-- Start Material --

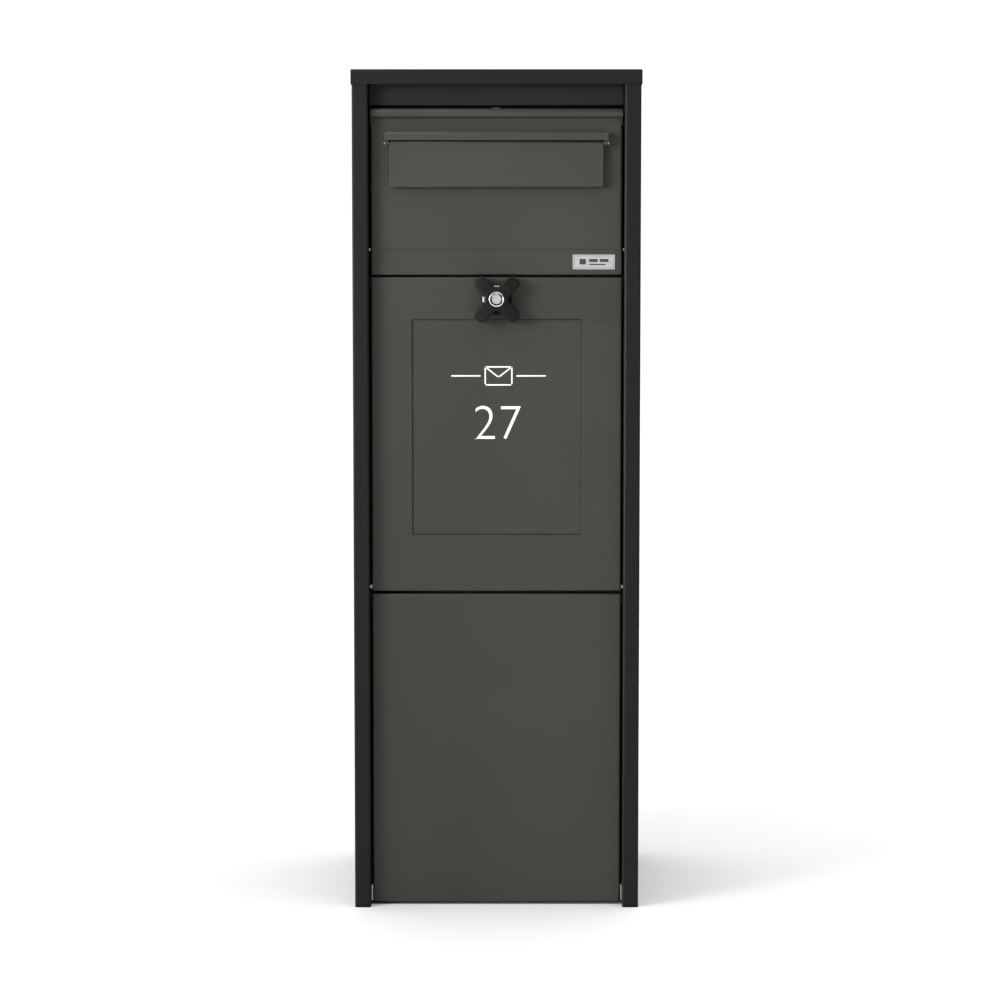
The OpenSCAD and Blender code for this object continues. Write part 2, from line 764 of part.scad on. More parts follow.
module knob_outline() {
    circle(17.5);
    for (a = [45 : 90 : 359]) rotate(a) {
        translate([0, -arm_w / 2]) square([arm_reach, arm_w]);
        translate([arm_reach, 0]) circle(arm_w / 2);
    }
}

module knob() {
    color("#2d2d2c") difference() {
        translate([0, knob_back, 0]) on_knob() linear_extrude(knob_h) knob_outline();
        bar_y(lock_r + run, knob_front - 1, knob_back + 1, 0, knob_z);
        translate([detent_at * cos(45), 0, knob_z + detent_at * sin(45)])
            bar_y(detent_r + run, knob_back - 10, knob_back + 1, 0, 0);
    }
}

module knob_shaft() {
    square_w = 9;
    color("#9b9c9d") {
        bar_y(shaft_r, knob_back, cam_y, 0, knob_z);
        translate([-square_w / 2, cam_y - eps, knob_z - square_w / 2])
            cube([square_w, cam_t, square_w]);
        bar_y(4, cam_y + cam_t - 2 * eps, cam_y + cam_t + 7, 0, knob_z);
    }
}

module lock_housing() {
    color("#c4c6c8") difference() {
        bar_y(lock_r, knob_front - 0.8, knob_back, 0, knob_z);
        bar_y(7 + run, knob_front - 2, knob_front + 14, 0, knob_z);
    }
}

module lock_plug() {
    color("#d0d2d4") difference() {
        bar_y(7, knob_front - 0.6, knob_front + 13.7, 0, knob_z);
        translate([-0.7, knob_front - 2, knob_z - 4]) cube([1.4, 10, 8]);
    }
}

module detent_pin() {
    color("#9b9c9d") translate([detent_at * cos(45), 0, knob_z + detent_at * sin(45)])
        bar_y(detent_r, knob_back - 6, yp - rosette_t - seat, 0, 0);
}

module door_cam() {
    color("#9b9c9d") difference() {
        translate([0, cam_y + cam_t, 0]) on_knob() linear_extrude(cam_t) {
            circle(10);
            translate([0, -7]) square([cam_reach - 7, 14]);
            translate([cam_reach - 7, 0]) circle(7);
        }
        translate([-4.5 - run, cam_y - 1, knob_z - 4.5 - run])
            cube([9 + 2 * run, cam_t + 2, 9 + 2 * run]);
    }
}

module cam_nut() {
    color("#b9babb") difference() {
        translate([0, cam_y + cam_t, knob_z]) rotate([-90, 0, 0]) cylinder(r = 7.5, h = 5, $fn = 6);
        bar_y(4 + run, cam_y, cam_y + 20, 0, knob_z);
    }
}

// ---- Lower panel and its latch ----

module lower_skin() {
    color("#4e4c48") difference() {
        translate([0, yp, lower_bottom]) pan(pan_w, lower_h, pan_depth);
        both_sides() bush_hole(lower_pin_r, lower_pivot);
        pan_rivet_holes(lower_bottom + 60, lower_top - 60);
    }
}

module lower_liner() {
    color("#565553") difference() {
        liner(lower_bottom, lower_h);
        pan_rivet_holes(lower_bottom + 60, lower_top - 60);
    }
}

module lower_rivets() {
    color("#4e4c48") both_sides() pan_rivets(lower_bottom + 60, lower_top - 60);
}

module lower_bushes() {
    color("#b9babb") both_sides()
        bush(lower_pin_r, lower_pivot, flange_x, side_gap - 0.1 - bracket_t - seat);
}

module latch_keeper() {
    rear = yp + pan_depth;
    lip = latch_y + latch_half + keeper_gap;
    color("#9b9c9d") translate([latch_half + 3, 0, 0]) {
        translate([0, rear, latch_cam_z - 11]) cube([10, sheet, 11 - 2.5]);
        translate([0, rear, latch_cam_z - 4]) cube([10, lip + sheet - rear, sheet]);
        translate([0, lip, latch_cam_z - 4]) cube([10, sheet, 9]);
    }
}

module latch_turn() {
    stem = 5.6;
    color("#2d2d2c") translate([0, latch_y, 0]) {
        translate([0, 0, latch_cam_z + cam_t]) cylinder(r = latch_r, h = shelf_top + 3 - latch_cam_z);
        translate([0, 0, shelf_top + seat]) cylinder(r = 12, h = 2.5);
        translate([-2.5, -12, shelf_top + seat]) cube([5, 24, 14]);
        translate([-stem / 2, -stem / 2, latch_cam_z]) cube([stem, stem, cam_t + eps]);
        translate([0, 0, latch_cam_z - 6]) cylinder(r = 2.4, h = 6 + eps);
    }
}

module latch_cam() {
    reach = latch_y - yp - pan_depth - 2.5;
    hole = 5.6 + 2 * run;
    color("#9b9c9d") difference() {
        translate([0, latch_y, latch_cam_z]) linear_extrude(cam_t) {
            circle(6);
            translate([-latch_half, -reach + latch_half]) square([2 * latch_half, reach - latch_half]);
            translate([0, -reach + latch_half]) circle(latch_half);
        }
        translate([-hole / 2, latch_y - hole / 2, latch_cam_z - 1]) cube([hole, hole, cam_t + 2]);
    }
}

module latch_nut() {
    color("#b9babb") difference() {
        translate([0, latch_y, latch_cam_z - 4]) cylinder(r = 4.6, h = 4, $fn = 6);
        translate([0, latch_y, latch_cam_z - 5]) cylinder(r = 2.4 + run, h = 6);
    }
}

side_left();
side_right();
back_panel();
roof_cap();
header_panel();
latch_rail();
parcel_shelf();
base_tray();
guard_baffle();
foot_caps();
hatch_pins();
door_pins();
lower_brackets();
lower_pins();
rest_bumpers();
body_rivets();
cap_screws();
hatch_panel();
slot_plate();
slot_hood();
hatch_stiffener();
hopper_cheek_left();
hopper_cheek_right();
hopper_tray();
hopper_rivets();
label_plate();
hatch_stud();
hatch_bushes();
flap_rod();
flap_bumpers();
letter_flap();
door_skin();
door_liner();
name_panel();
door_rivets();
door_bushes();
knob_rosette();
knob();
knob_shaft();
lock_housing();
door_cam();
cam_nut();
lock_plug();
detent_pin();
lower_skin();
lower_liner();
lower_rivets();
lower_bushes();
latch_keeper();
latch_turn();
latch_cam();
latch_nut();
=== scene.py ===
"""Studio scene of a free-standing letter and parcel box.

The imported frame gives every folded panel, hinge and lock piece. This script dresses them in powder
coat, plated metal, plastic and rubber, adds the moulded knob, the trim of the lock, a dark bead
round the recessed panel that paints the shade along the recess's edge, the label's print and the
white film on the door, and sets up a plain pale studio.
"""
import json
import logging
import math
from dataclasses import dataclass, field
from enum import Enum

import bpy
from mathutils import Matrix, Vector


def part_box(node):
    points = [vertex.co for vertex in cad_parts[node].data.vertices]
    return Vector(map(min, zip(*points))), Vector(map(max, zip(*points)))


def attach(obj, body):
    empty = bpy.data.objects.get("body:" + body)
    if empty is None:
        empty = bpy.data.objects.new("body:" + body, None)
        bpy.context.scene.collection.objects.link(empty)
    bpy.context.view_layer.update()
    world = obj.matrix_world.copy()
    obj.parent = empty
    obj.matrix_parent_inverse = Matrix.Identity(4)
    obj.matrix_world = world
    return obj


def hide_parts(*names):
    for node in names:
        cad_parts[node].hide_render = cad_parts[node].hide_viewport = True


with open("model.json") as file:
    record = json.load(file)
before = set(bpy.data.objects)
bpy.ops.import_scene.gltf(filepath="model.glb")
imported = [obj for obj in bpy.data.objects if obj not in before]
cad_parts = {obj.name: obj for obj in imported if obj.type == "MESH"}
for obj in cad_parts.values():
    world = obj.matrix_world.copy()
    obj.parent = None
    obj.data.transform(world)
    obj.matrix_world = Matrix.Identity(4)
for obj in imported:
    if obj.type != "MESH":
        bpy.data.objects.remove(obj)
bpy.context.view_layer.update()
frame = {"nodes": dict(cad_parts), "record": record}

MM = 0.001
TO_FRONT = Matrix.Rotation(math.radians(90), 4, "X")
SHARP = math.radians(50)
log = logging.getLogger("parcel_box")

Point = tuple[float, float, float]
Colour = tuple[float, float, float]


def srgb(red: int, green: int, blue: int) -> Colour:
    """Turns a colour in screen values from 0 to 255 into linear values."""
    def channel(value: float) -> float:
        """Linear value of one channel."""
        share = value / 255
        return share / 12.92 if share <= 0.04045 else ((share + 0.055) / 1.055) ** 2.4
    return channel(red), channel(green), channel(blue)


# ---- Shader maths ----

class Value:
    """A socket that carries a number, with the usual operators as Math nodes."""

    def __init__(self, graph: "Graph", socket: bpy.types.NodeSocket) -> None:
        """Wraps a socket of a graph."""
        self.graph = graph
        self.socket = socket

    def _math(self, operation: str, first: object, second: object) -> "Value":
        """Adds a Math node that joins two numbers or sockets."""
        node = self.graph.add("ShaderNodeMath", {"operation": operation}, {0: first, 1: second})
        return Value(self.graph, node.outputs[0])

    def __add__(self, other: object) -> "Value":
        """Sum."""
        return self._math("ADD", self, other)

    def __radd__(self, other: object) -> "Value":
        """Sum with a number on the left."""
        return self._math("ADD", other, self)

    def __mul__(self, other: object) -> "Value":
        """Product."""
        return self._math("MULTIPLY", self, other)

    def __rmul__(self, other: object) -> "Value":
        """Product with a number on the left."""
        return self._math("MULTIPLY", other, self)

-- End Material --

- [Written exercise] Return the lines from the line with "side_left();" through the line with "from enum import Enum", inclusive, exactly as they stand, and nothing else.

- [Written solution]
side_left();
side_right();
back_panel();
roof_cap();
header_panel();
latch_rail();
parcel_shelf();
base_tray();
guard_baffle();
foot_caps();
hatch_pins();
door_pins();
lower_brackets();
lower_pins();
rest_bumpers();
body_rivets();
cap_screws();
hatch_panel();
slot_plate();
slot_hood();
hatch_stiffener();
hopper_cheek_left();
hopper_cheek_right();
hopper_tray();
hopper_rivets();
label_plate();
hatch_stud();
hatch_bushes();
flap_rod();
flap_bumpers();
letter_flap();
door_skin();
door_liner();
name_panel();
door_rivets();
door_bushes();
knob_rosette();
knob();
knob_shaft();
lock_housing();
door_cam();
cam_nut();
lock_plug();
detent_pin();
lower_skin();
lower_liner();
lower_rivets();
lower_bushes();
latch_keeper();
latch_turn();
latch_cam();
latch_nut();
=== scene.py ===
"""Studio scene of a free-standing letter and parcel box.

The imported frame gives every folded panel, hinge and lock piece. This script dresses them in powder
coat, plated metal, plastic and rubber, adds the moulded knob, the trim of the lock, a dark bead
round the recessed panel that paints the shade along the recess's edge, the label's print and the
white film on the door, and sets up a plain pale studio.
"""
import json
import logging
import math
from dataclasses import dataclass, field
from enum import Enum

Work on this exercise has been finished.